Converting trypsin to elastase: substitution of the S1 site and adjacent loops reconstitutes esterase specificity but not amidase activity.

The conversion of trypsin into a protease with chymotrypsin-like activity and specificity required substitution of fifteen residues in the S1 site and two surface loops with their chymotrypsin counterparts [Hedstrom,L., Szilagyi,L. and Rutter,W.J. (1992) Science, 255, 1249-1253]. These residues may define a set of general structural determinants of specificity in the trypsin family. In order to test this hypothesis, we have attempted to convert trypsin into a protease with specificity for substrates containing small aliphatic residues by replacing the S1 site and these surface loops with the analogous residues of elastase. Five elastase-like mutant enzymes were constructed with various combinations of these substitutions. Four mutant enzymes catalyze the hydrolysis of MeOSuc-Ala-Ala-Pro-Ala-SBzl more efficiently than the hydrolysis of Suc-Ala-Ala-Pro-Phe-SBzl. This observation indicates that the mutant enzymes have elastase-like esterase specificity. The best mutant, Tr-->E1-2, is a more specific esterase than elastase: the ratio of the values of kcat/Km for MeOSuc-Ala-Ala-Pro-Ala-SBzl and Suc-Ala-Ala-Pro-Phe-SBzl is greater than 160 for Tr-->E1-2 and 50 for elastase.
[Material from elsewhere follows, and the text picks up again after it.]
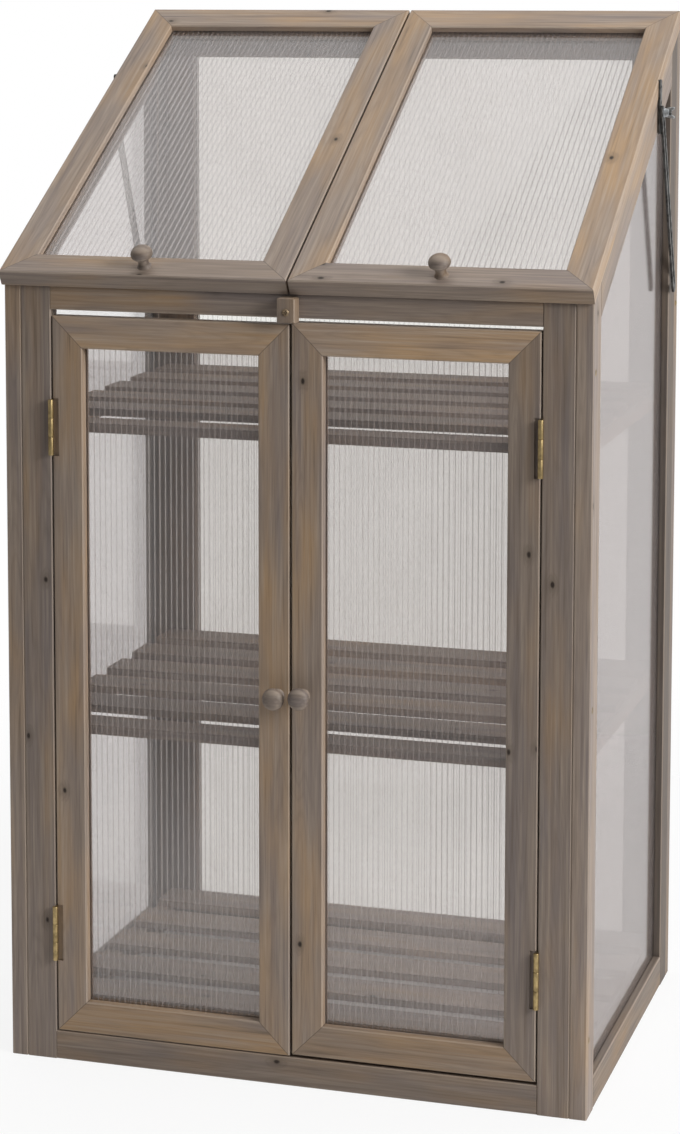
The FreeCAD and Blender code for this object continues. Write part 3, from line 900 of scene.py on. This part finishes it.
@dataclass(frozen=True)
class ScrewHead:
    """The head of a cross-head screw: flat or domed, with a cross punched into it.

    Its radius, how far its middle stands over its rim, how far it goes on below its rim, and its sides.
    """

    radius: float
    crown: float
    skirt: float
    sides: int = 20

    def shell(self) -> Shell:
        """The head, whose rim is at w = 0.

        Its height is crown (1 - s^2) less the cross, where s is the share of the radius. The cross is a product
        of two smooth steps: along its arms, and across them.

        Returns:
            The head.
        """
        share = np.array([1.0, 0.92, 0.78, 0.62, 0.46, 0.30, 0.16, 0.06])[:, None]
        turn = full_turn(self.sides)[None, :]
        u = share * np.cos(turn)
        v = share * np.sin(turn)
        near, far = np.minimum(abs(u), abs(v)), np.maximum(abs(u), abs(v))
        cross = np.clip((0.17 - near) / 0.07, 0.0, 1.0) * np.clip((0.62 - far) / 0.12, 0.0, 1.0)
        height = self.crown * (1.0 - share**2) - 0.275 * self.radius * cross
        top = np.stack([self.radius * u, self.radius * v, height], axis=-1)
        foot = top[:1] * (1.0, 1.0, 0.0) + (0.0, 0.0, -self.skirt)
        return carried(np.concatenate([foot, top]))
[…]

However, the esterase activity of Tr-->E1-2 is 300-fold less than elastase; in addition, Tr-->E1-2 has no measurable amidase activity. Thus these substitutions do not construct a protease with elastase-like activity. These experiments indicate that a unique structural solution is required for each different specificity. Previous work suggested that instability of the S1 site is a major barrier to redesigning the specificity of trypsin. This view is corroborated by preliminary structural studies of Tr-->E1-2. One dimensional 1H NMR spectrum of Tr-->E1-2 suggests that the S1 site and the two surface loops of this mutant trypsin may be disordered.